A five-year, $2.7 million grant awarded by the European Research Council (ERC) will further the study of fiber-based quantum communications and information processing.

Arno Rauschenbeutel, a professor at the Atomic Institute at Vienna University of Technology, received the ERC Consolidator Grant to support research involving the use of fiber optic cables to couple atoms and light.


A glass fiber, about half as thick as a human hair, runs light on a spiral path around the axis. Courtesy of Vienna University of Technology.


Rauschenbeutel and a team from the Inter-University Vienna Center for Quantum Science and Technology are working to create a communications network that would allow the teleportation of quantum information between continents.

The group is using ultrathin glass fibers that are 500 nm thick, which is less than the wavelength of light that is passed through it.
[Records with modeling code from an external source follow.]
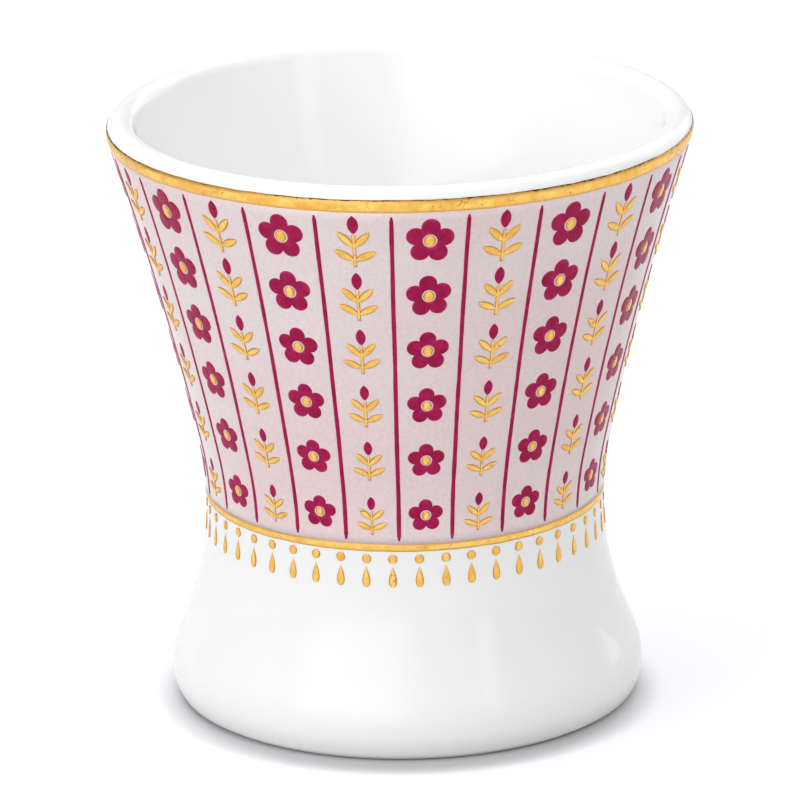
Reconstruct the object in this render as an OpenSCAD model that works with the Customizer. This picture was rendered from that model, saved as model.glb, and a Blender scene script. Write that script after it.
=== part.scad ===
// Porcelain egg cup: a flaring egg bowl above a narrow waist and a hollow swelling foot.
// The fired clay wears two coats of glaze. On the glaze lie a pale ground, raised enamel
// motifs and gilding, and each of these is a thin solid of its own.
// Millimetres, +Z up, origin at the centre of the circle that the cup stands on.

/* [Cup] */
// Height from the table to the top of the lip
cup_h = 51.8; // [47:0.1:60]
// Largest radius of the lip
rim_r = 25; // [23:0.1:28]
// Radius of the lip's rounded edge
lip_r = 1.2; // [0.8:0.05:1.5]
// How far the waist stands in from the lip
waist_inset = 7.8; // [7.2:0.1:9.2]
// Height of the waist
waist_z = 17.5; // [15.5:0.1:19.5]
// Radius of the long curve from the waist up to the lip, which looks nearly straight
flare_r = 315; // [260:1:600]
// How far the foot's widest level stands in from the lip
foot_inset = 4.5; // [2.5:0.1:5.3]
// Height of the foot's widest level
foot_z = 2.4; // [1.8:0.1:2.6]
// Radius of the foot's swelling curve above that level
swell_r = 6.8; // [5.8:0.1:8]
// Radius of the curve that tucks the foot in below it
tuck_r = 3.9; // [3.6:0.1:5]

/* [Inside] */
// Wall of the bowl, measured level just above the curve of its floor
bowl_wall = 2.4; // [1.8:0.1:3]
// Height of the bowl's floor
bowl_z = 20; // [18.5:0.1:23]
// Radius of the curve between the bowl's wall and its floor
bowl_curve_r = 12; // [8:0.5:13]
// Thickness between the bowl's floor and the ceiling of the hollow foot
floor_t = 3; // [2.4:0.1:4]
// Wall of the foot, measured level
foot_wall = 3.5; // [3:0.1:4.4]
// Radius of the curve between the hollow's wall and its ceiling
ceiling_curve_r = 4; // [2:0.1:6]
// Radius on both edges of the clay ring that the cup stands on
ring_edge_r = 0.75; // [0.6:0.05:0.9]

/* [Glaze] */
// Thickness of the glaze coats
glaze_t = 0.15; // [0.1:0.01:0.2]
// Angle of the ring's rounded edges that is wiped clear of glaze, in degrees from below
wiped_angle = 50; // [40:1:55]

/* [Gold bands] */
// Thickness of the gold
gold_t = 0.08; // [0.06:0.01:0.2]
// Height of the band under the lip, up to where the lip's rounded edge begins
rim_band_h = 0.48; // [0.3:0.01:1.5]
// Angle that this band climbs up the lip's rounded edge, in degrees above level
rim_band_angle = 17; // [0:1:30]
// Height of the band at the waist
waist_band_h = 0.7; // [0.4:0.1:1.5]
// Height of that band's upper edge above the table
waist_band_z = 18.6; // [17:0.1:21]

/* [Ground and enamel] */
// Thickness of the pale ground
ground_t = 0.05; // [0.03:0.01:0.1]
// Thickness of the enamel
enamel_t = 0.06; // [0.05:0.01:0.2]
// Width of an enamel stripe
stripe_w = 0.36; // [0.2:0.02:0.6]
// Bare ground left between the stripes' ends and the gold bands
stripe_gap = 0.3; // [0.1:0.05:1]
// Bare ground left between gold and enamel within a motif
motif_gap = 0.1; // [0.06:0.01:0.15]

/* [Bead and drop border] */
// Diameter of a bead
bead_d = 0.8; // [0.5:0.05:1]
// Length of a drop
drop_l = 1.85; // [1.2:0.05:3]
// Width of a drop
drop_w = 1; // [0.6:0.05:1.4]
// Bare glaze left between the band and the beads, and between beads and drops
border_gap = 0.25; // [0.1:0.01:0.5]

/* [Hidden] */
// Rows of motifs up the wall, panels round it, and beads or drops round the border
rows = 6;
panels = 24;
drops = 48;
petals = 5;
panel_angle = 360 / panels;
drop_angle = 360 / drops;
// Turn of the first panel, which keeps every motif and stripe clear of the angle zero
first_angle = 5.6;

// A rosette's diameter and a sprig's height, as shares of the room for a motif. The room
// is the panel's width at the row, or this share of the row's height where that is less.
rosette_d_share = 0.66;
sprig_h_share = 0.76;
row_room_share = 1.25;
// A rosette's petals, hub and gold eye, as shares of its diameter
petal_d_share = 0.39;
petal_place_share = 0.305;
hub_d_share = 0.5;
eye_d_share = 0.24;
// A sprig's parts, as shares of its height. The leaves' places are counted from its foot.
stem_w_share = 0.06;
bud_l_share = 0.36;
bud_w_share = 0.2;
leaf_l_share = 0.42;
leaf_w_share = 0.15;
low_leaf_share = 0.12;
high_leaf_share = 0.38;
low_leaf_angle = 64;
high_leaf_angle = 46;
// The corners of a drop, and the power by which its top narrows
drop_corners = 20;
drop_power = 1.5;

// Height of wall and angle of rounded edge that one facet of the outline spans, at most
facet_h = 1.6;
facet_angle = 7.5;
// Overrun of the cutters past the skin that they cut
overrun = 2;
clay_colour = "ivory";
glaze_colour = "white";
ground_colour = "mistyrose";
enamel_colour = "mediumvioletred";
gold_colour = "goldenrod";
$fn = 96;

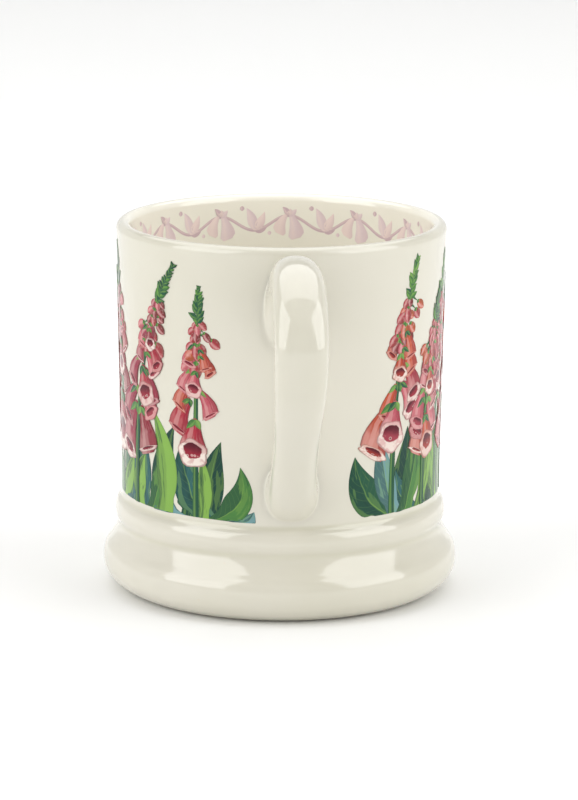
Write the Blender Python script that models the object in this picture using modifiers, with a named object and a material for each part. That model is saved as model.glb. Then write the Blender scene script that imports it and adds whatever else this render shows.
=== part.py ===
"""A half-pint ceramic mug in two cast pieces: a turned body and a strap handle.

The body has a rounded lip, an almost straight wall, a raised collar above a rounded base, and a
foot ring round a shallow recess. The handle springs level with the lip, drops in an ear shape and
runs back into the wall just above the collar.

Metres, +Z up. The origin is the middle of the mug's box on the surface it stands on, and the
handle points towards -Y, so the bowl's own axis stands a little towards +Y.
"""

import math

import bpy
import numpy as np

MM = 0.001

# Body, in millimetres from the bowl's axis and from the surface the mug stands on.
HEIGHT = 92.5
RIM_RADIUS = 41.0
LIP_THICKNESS = 3.6
WALL_THICKNESS = 3.4
WALL_FOOT_RADIUS = 39.7
WALL_FOOT_HEIGHT = 25.5
WALL_FLARE_POWER = 1.6
BASE_RADIUS = 44.4
BASE_HEIGHT = 7.5
COLLAR_RADIUS = 41.35
COLLAR_HEIGHT = 20.0
GROOVE_RADIUS = 40.75
GROOVE_HEIGHT = 16.8
FOOT_RADIUS = 37.8
FOOT_RING_WIDTH = 6.6
RECESS_DEPTH = 1.8
FLOOR_HEIGHT = 6.6
FLOOR_CORNER_RADIUS = 9.0
INNER_SWELL = 0.9
INNER_SWELL_TOP = 27.0
TURN_STEPS = 64

# Handle, as (reach from the bowl's axis, height) down its outer and its inner line, and its widths there.
HANDLE_OUTER_LINE = [
    (37.5, 86.0),
    (41.2, 88.5),
    (44.8, 91.4),
    (50.0, 92.4),
    (58.8, 90.7),
    (67.2, 85.4),
    (72.8, 75.5),
    (71.2, 65.8),
    (65.8, 56.4),
    (58.5, 48.0),
    (51.5, 39.6),
    (46.2, 31.8),
    (42.0, 26.6),
    (37.5, 25.2),
]
HANDLE_INNER_LINE = [
    (37.5, 65.6),
    (41.5, 67.4),
    (44.8, 74.8),
    (50.0, 80.6),
    (56.4, 82.2),
    (62.2, 79.3),
    (65.6, 73.4),
    (65.0, 66.0),
    (60.6, 58.8),
    (54.2, 52.2),
    (48.2, 46.6),
    (43.9, 42.6),
    (41.0, 40.2),
    (37.5, 39.4),
]
HANDLE_WIDTHS = [14.2, 14.0, 12.8, 12.6, 12.7, 12.7, 12.6, 12.3, 11.6, 10.8, 11.0, 12.8, 14.2, 14.2]
HANDLE_STATIONS_PER_SPAN = 3
HANDLE_SECTION_POINTS = 24
HANDLE_SECTION_POWER = 2.3
CLAY_GAP = 0.3

CREAM_GLAZE = (0.86, 0.83, 0.75, 1.0)


def clear_scene():
    """Removes every object of the startup scene."""
    for old_object in list(bpy.data.objects):
        bpy.data.objects.remove(old_object, do_unlink=True)


def new_collection(name):
    """A collection linked to the scene."""
    collection = bpy.data.collections.new(name)
    bpy.context.scene.collection.children.link(collection)
    return collection


def glaze(name):
    """A glossy cream glaze."""
    material = bpy.data.materials.new(name)
    material.use_nodes = True
    shader = material.node_tree.nodes["Principled BSDF"]
    shader.inputs["Base Color"].default_value = CREAM_GLAZE
    shader.inputs["Roughness"].default_value = 0.08
    shader.inputs["Metallic"].default_value = 0.0
    return material


def new_object(name, vertices, edges, faces, collection):
    """An object on a mesh whose vertices are in millimetres."""
    mesh = bpy.data.meshes.new(name)
    mesh.from_pydata([tuple(MM * np.array(vertex)) for vertex in vertices], edges, faces)
    mesh.update()
    made = bpy.data.objects.new(name, mesh)
    collection.objects.link(made)
    return made


def smooth_line(points, per_span):
    """A Catmull-Rom spline through the points, with per_span steps between two of them."""
    points = np.array(points, float)
    padded = np.vstack([2 * points[0] - points[1], points, 2 * points[-1] - points[-2]])
    line = []
    for start in range(len(points) - 1):
        before, here, after, beyond = padded[start : start + 4]
        for step in range(per_span):
            t = step / per_span
            line.append(
                0.5
                * (
                    2 * here
                    + (after - before) * t
                    + (2 * before - 5 * here + 4 * after - beyond) * t**2
                    + (3 * here - before - 3 * after + beyond) * t**3
                )
            )
    line.append(points[-1])
    return np.array(line)


def arc(centre, radius, start, end, steps):
    """Points on an arc between two angles in degrees, both ends included."""
    angles = np.radians(np.linspace(start, end, steps + 1))
    return np.column_stack([centre[0] + radius * np.cos(angles), centre[1] + radius * np.sin(angles)])


def wall_radius(height):
    """The outside of the wall, which flares a little towards the lip."""
    top = HEIGHT - LIP_THICKNESS / 2
    share = (height - WALL_FOOT_HEIGHT) / (top - WALL_FOOT_HEIGHT)
    return WALL_FOOT_RADIUS + (RIM_RADIUS - WALL_FOOT_RADIUS) * share**WALL_FLARE_POWER


def wall_outside():
    """The outside of the wall, from under the lip down to the collar."""
    heights = np.linspace(HEIGHT - LIP_THICKNESS / 2, WALL_FOOT_HEIGHT, 9)
    return np.column_stack([wall_radius(heights), heights])


def base_outside():
    """The collar, the groove under it and the rounded base, from the top down to the foot."""
    return smooth_line(
        [
            (WALL_FOOT_RADIUS, WALL_FOOT_HEIGHT),
            (WALL_FOOT_RADIUS + 0.2, 23.5),
            (COLLAR_RADIUS - 0.4, 22.0),
            (COLLAR_RADIUS, COLLAR_HEIGHT),
            (COLLAR_RADIUS - 0.15, 18.4),
            (GROOVE_RADIUS, GROOVE_HEIGHT),
            (GROOVE_RADIUS + 0.3, 15.2),
            (42.3, 12.9),
            (43.9, 10.4),
            (BASE_RADIUS, BASE_HEIGHT),
            (43.9, 4.7),
            (42.2, 2.4),
            (39.9, 0.8),
            (FOOT_RADIUS, 0.0),
        ],
        2,
    )


def body_inside():
    """The hollow, from the middle of its floor out and up to the lip."""
    corner_radius = WALL_FOOT_RADIUS - WALL_THICKNESS + INNER_SWELL
    corner = (corner_radius - FLOOR_CORNER_RADIUS, FLOOR_HEIGHT + FLOOR_CORNER_RADIUS)
    floor = [(0.0, FLOOR_HEIGHT), (15.0, FLOOR_HEIGHT)]
    corner_line = arc(corner, FLOOR_CORNER_RADIUS, -90, 0, 7)
    neck = smooth_line(
        [
            (corner_radius, INNER_SWELL_TOP - 10.0),
            (corner_radius - 0.5 * INNER_SWELL, INNER_SWELL_TOP - 5.5),
            (WALL_FOOT_RADIUS - WALL_THICKNESS, INNER_SWELL_TOP),
        ],
        2,
    )
    heights = np.linspace(INNER_SWELL_TOP + 7.0, HEIGHT - LIP_THICKNESS / 2, 8)
    share = (heights - heights[0]) / (heights[-1] - heights[0])
    thickness = WALL_THICKNESS + (LIP_THICKNESS - WALL_THICKNESS) * share
    wall = np.column_stack([wall_radius(heights) - thickness, heights])
    return np.vstack([floor, corner_line, neck, wall])


def lip():
    """The rounded lip, over the top from the inside to the outside."""
    half = LIP_THICKNESS / 2
    return arc((RIM_RADIUS - half, HEIGHT - half), half, 180, 0, 8)[1:-1]


def underside():
    """The foot ring and the recess inside it, in to the axis."""
    ring_inside = FOOT_RADIUS - FOOT_RING_WIDTH
    return [
        (ring_inside, 0.0),
        (ring_inside - 0.6, 0.5),
        (ring_inside - 1.6, RECESS_DEPTH),
        (0.0, RECESS_DEPTH),
    ]


def build_bowl_axis(collection):
    """An empty on the bowl's axis, placed so that the mug's box is centred on the origin."""
    handle_reach = smooth_line(HANDLE_OUTER_LINE, HANDLE_STATIONS_PER_SPAN)[:, 0].max()
    axis = bpy.data.objects.new("bowl_axis", None)
    axis.location.y = MM * (handle_reach - BASE_RADIUS) / 2
    collection.objects.link(axis)
    return axis


def turn(name, profile, collection, axis):
    """A solid turned about the bowl's axis from a profile that runs down its outer side."""
    vertices = [(radius, 0.0, height) for radius, height in profile]
    edges = [(index, index + 1) for index in range(len(vertices) - 1)]
    turned = new_object(name, vertices, edges, [], collection)
    turned.parent = axis
    screw = turned.modifiers.new("turn", "SCREW")
    screw.axis = "Z"
    screw.angle = math.tau
    screw.steps = TURN_STEPS
    screw.render_steps = TURN_STEPS
    screw.use_merge_vertices = True
    screw.merge_threshold = 0.00001
    screw.use_smooth_shade = True
    return turned


def build_body(collection, axis):
    """The cast body: bowl, lip, collar, base and foot ring in one piece."""
    profile = np.vstack([body_inside(), lip(), wall_outside(), base_outside()[1:], underside()])
    body = turn("mug_body", profile, collection, axis)
    body.data.materials.append(glaze("body_glaze"))
    return body


def build_clearance(collection, axis):
    """The outside of the wall with the clay gap added, which trims the handle's two roots."""
    profile = [
        (0.0, HEIGHT + 10.0),
        (RIM_RADIUS + CLAY_GAP, HEIGHT + 10.0),
        *[(radius + CLAY_GAP, height) for radius, height in wall_outside()],
        (WALL_FOOT_RADIUS + CLAY_GAP, 10.0),
        (0.0, 10.0),
    ]
    cutter = turn("body_clearance", profile, collection, axis)
    cutter.hide_render = True
    cutter.display_type = "WIRE"
    return cutter


def handle_rings():
    """Flattened oval sections between the handle's outer and inner lines, from the top root down."""
    outer = smooth_line(HANDLE_OUTER_LINE, HANDLE_STATIONS_PER_SPAN)
    inner = smooth_line(HANDLE_INNER_LINE, HANDLE_STATIONS_PER_SPAN)
    widths = smooth_line([(width, 0.0) for width in HANDLE_WIDTHS], HANDLE_STATIONS_PER_SPAN)[:, 0]
    angles = np.linspace(0, math.tau, HANDLE_SECTION_POINTS, endpoint=False)
    power = 2 / HANDLE_SECTION_POWER
    along = np.sign(np.cos(angles)) * np.abs(np.cos(angles)) ** power
    across = np.sign(np.sin(angles)) * np.abs(np.sin(angles)) ** power
    middle = (outer + inner)[:, None, :] / 2
    half = (outer - inner)[:, None, :] / 2
    reach_and_height = middle + half * along[None, :, None]
    sideways = widths[:, None] / 2 * across[None, :]
    return np.stack([sideways, -reach_and_height[..., 0], reach_and_height[..., 1]], axis=-1)


def build_handle(collection, axis, clearance):
    """The cast strap handle, trimmed to the wall at both roots."""
    rings = handle_rings()
    count, around = rings.shape[:2]
    faces = [tuple(range(around))]
    for ring in range(count - 1):
        for point in range(around):
            beside = (point + 1) % around
            low, high = ring * around, (ring + 1) * around
            faces.append((low + point, high + point, high + beside, low + beside))
    faces.append(tuple(reversed(range((count - 1) * around, count * around))))
    handle = new_object("mug_handle", rings.reshape(-1, 3), [], faces, collection)
    handle.parent = axis
    trim = handle.modifiers.new("trim_to_wall", "BOOLEAN")
    trim.operation = "DIFFERENCE"
    trim.object = clearance
    handle.data.shade_smooth()
    handle.data.set_sharp_from_angle(angle=math.radians(35))
    handle.data.materials.append(glaze("handle_glaze"))
    return handle


def main():
    clear_scene()
    mug = new_collection("mug")
    cutters = new_collection("cutters")
    axis = build_bowl_axis(mug)
    build_body(mug, axis)
    build_handle(mug, axis, build_clearance(cutters, axis))


main()
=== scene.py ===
"""Looks of a half-pint ceramic mug: a smooth cast body and handle under a glossy cream glaze.

A band of foxgloves is printed round the wall, and a lilac garland runs inside the lip. Each printed
shape is a closed film laid on the wall. Films that overlap lie in layers, and the topmost is a third
of a millimetre over the wall.

Metres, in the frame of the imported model: +Z up, the handle towards -Y, the bowl's axis at BOWL_Y.
"""

import math

import bpy
import numpy as np
from mathutils import Matrix, Vector


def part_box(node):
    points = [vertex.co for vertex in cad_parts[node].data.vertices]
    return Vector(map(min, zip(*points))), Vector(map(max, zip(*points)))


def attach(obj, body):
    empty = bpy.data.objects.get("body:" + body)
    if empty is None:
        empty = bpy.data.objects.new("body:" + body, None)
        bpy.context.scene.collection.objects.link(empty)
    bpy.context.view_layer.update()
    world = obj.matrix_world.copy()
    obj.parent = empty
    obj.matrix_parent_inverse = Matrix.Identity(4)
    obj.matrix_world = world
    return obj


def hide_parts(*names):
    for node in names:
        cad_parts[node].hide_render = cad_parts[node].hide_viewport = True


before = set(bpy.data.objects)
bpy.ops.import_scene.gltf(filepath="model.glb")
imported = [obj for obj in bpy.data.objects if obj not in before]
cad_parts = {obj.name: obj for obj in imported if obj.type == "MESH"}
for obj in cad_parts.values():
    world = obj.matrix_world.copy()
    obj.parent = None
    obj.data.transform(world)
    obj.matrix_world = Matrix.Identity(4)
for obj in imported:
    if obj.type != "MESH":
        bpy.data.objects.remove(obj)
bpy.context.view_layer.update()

MM = 0.001

# ---------------------------------------------------------------------------- sizes from the frame

body_low, body_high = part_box("mug_body")
handle_low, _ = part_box("mug_handle")
BOWL_Y = (body_low.y + body_high.y) / 2
HEIGHT = body_high.z
BASE_RADIUS = (body_high.x - body_low.x) / 2
RIM_RADIUS = BASE_RADIUS - 3.4 * MM
HANDLE_REACH = BOWL_Y - handle_low.y

# ---------------------------------------------------------------------------- the cast body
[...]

As a result, the lightwave does not fit completely into the fiber, but rather protrudes a bit to the outside.

“It is in this area just outside of the fiber where even an electromagnetic field can be felt … atoms couple to the light,” Rauschenbeutel said.

If two objects are entangled – either two photons or a photon and an atom – then their states are more strongly correlated with each other. This entanglement will play a central role in future quantum communications networks, storage and quantum information processing.

To make teleportation of quantum information possible in the future, Rauschenbeutel said three elements are required: a source of photons, a quantum memory in which the information can be stored reliably, and a nonlinear interaction.